=== Job ===
Return, exactly as written, the lines from the one containing "mass.name, massSolid(mass), mass.blooms" through the one containing "before = set(bpy.data.objects)", with both ends included.

>> begin Supplied records

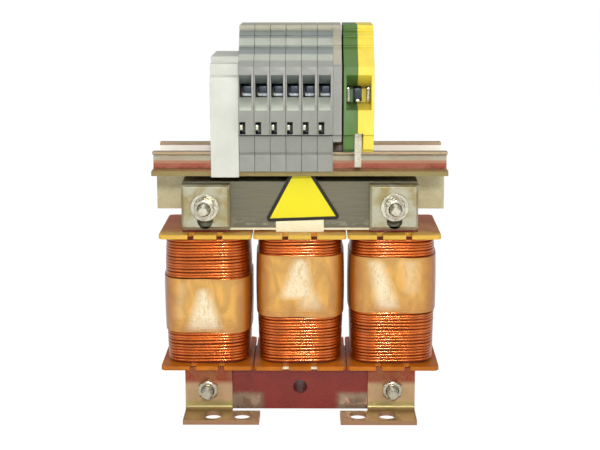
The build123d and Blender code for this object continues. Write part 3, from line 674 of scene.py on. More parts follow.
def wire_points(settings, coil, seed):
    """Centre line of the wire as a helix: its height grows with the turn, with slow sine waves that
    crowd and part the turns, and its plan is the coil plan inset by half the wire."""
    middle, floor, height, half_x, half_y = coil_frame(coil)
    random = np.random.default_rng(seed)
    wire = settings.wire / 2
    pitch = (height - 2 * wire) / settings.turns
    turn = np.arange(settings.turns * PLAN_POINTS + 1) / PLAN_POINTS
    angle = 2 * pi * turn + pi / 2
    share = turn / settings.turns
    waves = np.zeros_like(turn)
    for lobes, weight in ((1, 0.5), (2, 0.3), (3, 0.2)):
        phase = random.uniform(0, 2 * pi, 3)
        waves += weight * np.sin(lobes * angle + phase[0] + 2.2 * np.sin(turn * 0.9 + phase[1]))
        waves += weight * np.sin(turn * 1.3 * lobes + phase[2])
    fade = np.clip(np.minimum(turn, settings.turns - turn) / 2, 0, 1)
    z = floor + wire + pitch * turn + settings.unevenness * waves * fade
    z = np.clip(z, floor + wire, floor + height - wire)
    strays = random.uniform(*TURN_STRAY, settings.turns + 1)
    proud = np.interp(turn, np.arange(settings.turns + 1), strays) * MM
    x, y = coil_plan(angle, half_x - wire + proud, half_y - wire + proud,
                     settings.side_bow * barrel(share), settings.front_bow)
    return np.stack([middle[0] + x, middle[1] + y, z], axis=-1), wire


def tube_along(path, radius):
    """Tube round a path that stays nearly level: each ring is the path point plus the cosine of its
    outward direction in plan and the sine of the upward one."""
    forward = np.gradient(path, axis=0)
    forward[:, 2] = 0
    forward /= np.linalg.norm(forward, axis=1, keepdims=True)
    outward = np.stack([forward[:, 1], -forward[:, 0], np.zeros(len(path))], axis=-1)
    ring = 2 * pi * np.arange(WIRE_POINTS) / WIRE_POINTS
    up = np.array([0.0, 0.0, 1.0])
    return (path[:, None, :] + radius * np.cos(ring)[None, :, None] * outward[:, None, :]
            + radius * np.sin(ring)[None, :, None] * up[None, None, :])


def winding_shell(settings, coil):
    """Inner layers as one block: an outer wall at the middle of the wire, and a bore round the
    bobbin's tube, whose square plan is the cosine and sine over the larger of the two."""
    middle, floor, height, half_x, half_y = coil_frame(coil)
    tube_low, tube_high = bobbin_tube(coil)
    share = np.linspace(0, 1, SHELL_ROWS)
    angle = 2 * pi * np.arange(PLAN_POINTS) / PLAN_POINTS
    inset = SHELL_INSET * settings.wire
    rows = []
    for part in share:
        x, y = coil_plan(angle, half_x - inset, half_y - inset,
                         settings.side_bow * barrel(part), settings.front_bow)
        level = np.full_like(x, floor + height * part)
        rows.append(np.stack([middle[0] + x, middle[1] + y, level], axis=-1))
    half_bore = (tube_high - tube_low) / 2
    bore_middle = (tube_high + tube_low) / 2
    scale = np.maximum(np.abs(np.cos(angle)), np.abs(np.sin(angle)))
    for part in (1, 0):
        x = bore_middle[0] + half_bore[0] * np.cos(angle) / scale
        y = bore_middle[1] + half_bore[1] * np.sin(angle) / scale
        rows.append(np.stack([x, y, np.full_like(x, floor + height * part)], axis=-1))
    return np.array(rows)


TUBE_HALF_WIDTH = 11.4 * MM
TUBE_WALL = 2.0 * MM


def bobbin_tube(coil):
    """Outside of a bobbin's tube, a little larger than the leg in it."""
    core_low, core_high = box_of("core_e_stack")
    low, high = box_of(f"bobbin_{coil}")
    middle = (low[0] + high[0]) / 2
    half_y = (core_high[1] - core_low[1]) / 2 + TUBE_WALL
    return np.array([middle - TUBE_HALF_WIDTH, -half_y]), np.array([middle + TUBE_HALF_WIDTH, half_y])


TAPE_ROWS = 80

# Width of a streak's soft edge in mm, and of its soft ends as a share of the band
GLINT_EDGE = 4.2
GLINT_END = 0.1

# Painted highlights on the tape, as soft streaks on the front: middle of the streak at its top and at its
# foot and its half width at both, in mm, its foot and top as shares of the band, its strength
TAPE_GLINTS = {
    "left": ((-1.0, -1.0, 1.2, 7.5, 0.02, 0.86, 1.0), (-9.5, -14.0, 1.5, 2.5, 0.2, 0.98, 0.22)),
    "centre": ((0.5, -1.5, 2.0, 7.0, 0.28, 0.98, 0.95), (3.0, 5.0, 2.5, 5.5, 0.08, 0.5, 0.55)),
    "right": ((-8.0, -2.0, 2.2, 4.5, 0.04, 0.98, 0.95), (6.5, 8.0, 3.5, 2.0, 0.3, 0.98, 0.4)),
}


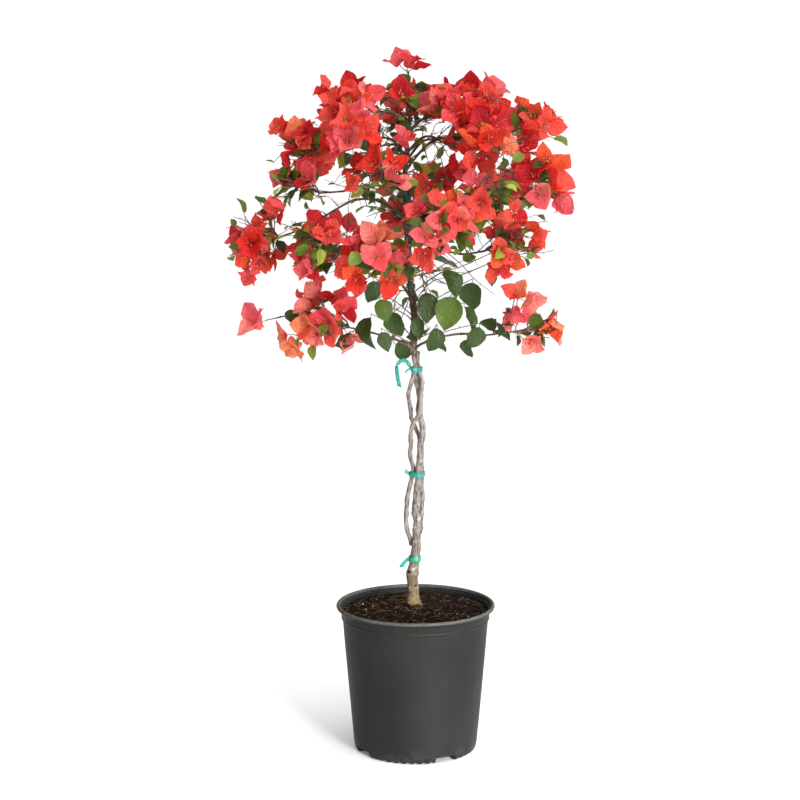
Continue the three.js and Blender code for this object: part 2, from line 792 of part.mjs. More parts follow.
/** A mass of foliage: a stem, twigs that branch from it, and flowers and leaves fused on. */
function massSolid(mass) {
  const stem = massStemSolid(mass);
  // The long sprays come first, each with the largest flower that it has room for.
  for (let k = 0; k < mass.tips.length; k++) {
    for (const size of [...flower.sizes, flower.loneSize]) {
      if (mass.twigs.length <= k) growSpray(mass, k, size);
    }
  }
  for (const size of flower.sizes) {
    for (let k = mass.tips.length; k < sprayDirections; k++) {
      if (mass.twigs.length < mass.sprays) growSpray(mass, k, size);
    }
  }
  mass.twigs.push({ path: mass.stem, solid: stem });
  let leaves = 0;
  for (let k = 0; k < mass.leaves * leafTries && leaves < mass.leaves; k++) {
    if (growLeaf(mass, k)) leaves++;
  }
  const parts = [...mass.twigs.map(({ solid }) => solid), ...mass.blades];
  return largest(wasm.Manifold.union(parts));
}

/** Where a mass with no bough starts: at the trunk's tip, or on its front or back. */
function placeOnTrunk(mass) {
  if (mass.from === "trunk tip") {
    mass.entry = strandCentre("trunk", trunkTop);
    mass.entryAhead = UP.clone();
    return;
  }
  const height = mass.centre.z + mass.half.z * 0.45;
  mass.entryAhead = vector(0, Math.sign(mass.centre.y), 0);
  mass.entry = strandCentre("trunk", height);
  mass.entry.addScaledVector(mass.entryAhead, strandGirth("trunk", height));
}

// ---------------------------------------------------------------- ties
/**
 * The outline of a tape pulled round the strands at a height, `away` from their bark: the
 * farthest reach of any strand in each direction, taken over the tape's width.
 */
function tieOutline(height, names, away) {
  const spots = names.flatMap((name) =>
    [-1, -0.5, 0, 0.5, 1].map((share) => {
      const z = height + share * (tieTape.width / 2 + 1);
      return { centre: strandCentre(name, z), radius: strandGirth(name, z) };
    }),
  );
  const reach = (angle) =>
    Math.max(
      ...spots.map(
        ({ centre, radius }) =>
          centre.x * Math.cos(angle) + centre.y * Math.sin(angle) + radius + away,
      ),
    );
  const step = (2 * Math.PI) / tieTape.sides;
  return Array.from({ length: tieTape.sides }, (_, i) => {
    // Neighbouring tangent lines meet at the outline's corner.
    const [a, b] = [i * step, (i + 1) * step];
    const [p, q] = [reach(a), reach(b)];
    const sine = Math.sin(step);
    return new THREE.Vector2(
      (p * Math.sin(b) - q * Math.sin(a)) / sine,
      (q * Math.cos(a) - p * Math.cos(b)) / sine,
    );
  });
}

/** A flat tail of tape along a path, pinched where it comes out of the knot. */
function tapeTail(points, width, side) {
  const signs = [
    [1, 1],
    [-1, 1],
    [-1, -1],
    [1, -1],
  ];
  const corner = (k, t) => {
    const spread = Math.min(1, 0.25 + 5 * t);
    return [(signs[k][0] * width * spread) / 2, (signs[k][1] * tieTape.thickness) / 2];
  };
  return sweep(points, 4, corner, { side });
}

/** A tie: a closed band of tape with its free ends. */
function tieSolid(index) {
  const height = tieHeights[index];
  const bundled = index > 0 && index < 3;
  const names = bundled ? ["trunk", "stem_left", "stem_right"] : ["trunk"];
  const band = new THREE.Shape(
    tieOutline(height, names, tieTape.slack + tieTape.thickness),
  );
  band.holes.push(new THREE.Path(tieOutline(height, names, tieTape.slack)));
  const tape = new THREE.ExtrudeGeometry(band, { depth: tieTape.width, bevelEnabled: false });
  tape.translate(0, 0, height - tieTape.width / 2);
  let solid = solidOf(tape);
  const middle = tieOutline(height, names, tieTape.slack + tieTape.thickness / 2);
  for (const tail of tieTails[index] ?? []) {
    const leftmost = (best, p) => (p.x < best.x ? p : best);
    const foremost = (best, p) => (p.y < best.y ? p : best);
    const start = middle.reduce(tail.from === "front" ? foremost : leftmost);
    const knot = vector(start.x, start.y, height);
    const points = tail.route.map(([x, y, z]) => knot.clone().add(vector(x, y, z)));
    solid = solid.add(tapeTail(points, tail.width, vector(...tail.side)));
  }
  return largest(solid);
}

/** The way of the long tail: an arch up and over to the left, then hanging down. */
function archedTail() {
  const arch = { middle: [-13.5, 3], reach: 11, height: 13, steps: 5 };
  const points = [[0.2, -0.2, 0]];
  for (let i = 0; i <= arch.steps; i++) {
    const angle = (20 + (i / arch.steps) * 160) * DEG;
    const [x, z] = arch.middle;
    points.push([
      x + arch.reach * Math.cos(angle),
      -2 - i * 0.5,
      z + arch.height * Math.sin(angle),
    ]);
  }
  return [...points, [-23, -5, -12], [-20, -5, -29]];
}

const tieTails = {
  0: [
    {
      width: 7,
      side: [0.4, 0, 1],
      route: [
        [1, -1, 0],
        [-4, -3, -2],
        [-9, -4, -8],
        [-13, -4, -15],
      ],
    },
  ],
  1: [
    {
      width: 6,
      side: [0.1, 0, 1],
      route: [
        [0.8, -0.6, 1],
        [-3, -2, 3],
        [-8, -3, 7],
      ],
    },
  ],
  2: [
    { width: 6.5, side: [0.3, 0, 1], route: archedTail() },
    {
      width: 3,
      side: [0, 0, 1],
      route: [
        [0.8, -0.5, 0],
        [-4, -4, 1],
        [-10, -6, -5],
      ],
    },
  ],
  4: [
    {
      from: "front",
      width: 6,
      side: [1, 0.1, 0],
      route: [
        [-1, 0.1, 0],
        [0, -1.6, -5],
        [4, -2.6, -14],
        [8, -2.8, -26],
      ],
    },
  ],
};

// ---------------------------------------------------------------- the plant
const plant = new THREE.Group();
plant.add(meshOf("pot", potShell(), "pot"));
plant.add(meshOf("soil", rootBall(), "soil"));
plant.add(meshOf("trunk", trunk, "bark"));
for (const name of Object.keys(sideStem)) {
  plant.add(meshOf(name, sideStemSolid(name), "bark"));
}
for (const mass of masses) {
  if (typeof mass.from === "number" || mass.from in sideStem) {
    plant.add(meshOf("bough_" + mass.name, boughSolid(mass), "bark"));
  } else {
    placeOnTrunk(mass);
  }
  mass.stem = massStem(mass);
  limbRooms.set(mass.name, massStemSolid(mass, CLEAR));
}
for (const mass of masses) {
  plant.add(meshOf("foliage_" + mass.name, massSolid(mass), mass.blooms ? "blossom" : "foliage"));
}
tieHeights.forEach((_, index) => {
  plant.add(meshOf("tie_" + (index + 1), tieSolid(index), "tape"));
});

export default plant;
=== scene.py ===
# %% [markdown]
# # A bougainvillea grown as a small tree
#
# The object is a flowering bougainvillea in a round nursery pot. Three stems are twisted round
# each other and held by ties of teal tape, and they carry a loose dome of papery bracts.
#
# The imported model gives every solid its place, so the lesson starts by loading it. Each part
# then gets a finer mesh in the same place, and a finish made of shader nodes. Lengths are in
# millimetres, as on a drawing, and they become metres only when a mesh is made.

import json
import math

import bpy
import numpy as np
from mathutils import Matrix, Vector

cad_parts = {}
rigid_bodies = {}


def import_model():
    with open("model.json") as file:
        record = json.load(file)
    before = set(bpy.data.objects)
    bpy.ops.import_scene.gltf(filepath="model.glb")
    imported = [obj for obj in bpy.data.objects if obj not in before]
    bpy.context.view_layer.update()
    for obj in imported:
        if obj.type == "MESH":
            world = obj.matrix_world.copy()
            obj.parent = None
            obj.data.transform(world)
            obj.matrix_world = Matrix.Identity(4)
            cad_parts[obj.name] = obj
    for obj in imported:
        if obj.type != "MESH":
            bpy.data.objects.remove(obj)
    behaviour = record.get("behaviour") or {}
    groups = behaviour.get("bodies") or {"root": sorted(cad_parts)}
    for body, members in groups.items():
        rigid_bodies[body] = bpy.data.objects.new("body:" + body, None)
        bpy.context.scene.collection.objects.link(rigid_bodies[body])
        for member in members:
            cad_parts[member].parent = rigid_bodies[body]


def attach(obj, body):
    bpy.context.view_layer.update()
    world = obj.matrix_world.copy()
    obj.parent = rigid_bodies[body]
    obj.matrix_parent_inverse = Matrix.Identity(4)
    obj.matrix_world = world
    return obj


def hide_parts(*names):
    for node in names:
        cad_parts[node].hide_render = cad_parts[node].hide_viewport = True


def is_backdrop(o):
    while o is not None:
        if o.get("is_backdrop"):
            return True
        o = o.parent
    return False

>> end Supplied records

=== Output ===
  plant.add(meshOf("foliage_" + mass.name, massSolid(mass), mass.blooms ? "blossom" : "foliage"));
}
tieHeights.forEach((_, index) => {
  plant.add(meshOf("tie_" + (index + 1), tieSolid(index), "tape"));
});

export default plant;
=== scene.py ===
# %% [markdown]
# # A bougainvillea grown as a small tree
#
# The object is a flowering bougainvillea in a round nursery pot. Three stems are twisted round
# each other and held by ties of teal tape, and they carry a loose dome of papery bracts.
#
# The imported model gives every solid its place, so the lesson starts by loading it. Each part
# then gets a finer mesh in the same place, and a finish made of shader nodes. Lengths are in
# millimetres, as on a drawing, and they become metres only when a mesh is made.

import json
import math

import bpy
import numpy as np
from mathutils import Matrix, Vector

cad_parts = {}
rigid_bodies = {}


def import_model():
    with open("model.json") as file:
        record = json.load(file)
    before = set(bpy.data.objects)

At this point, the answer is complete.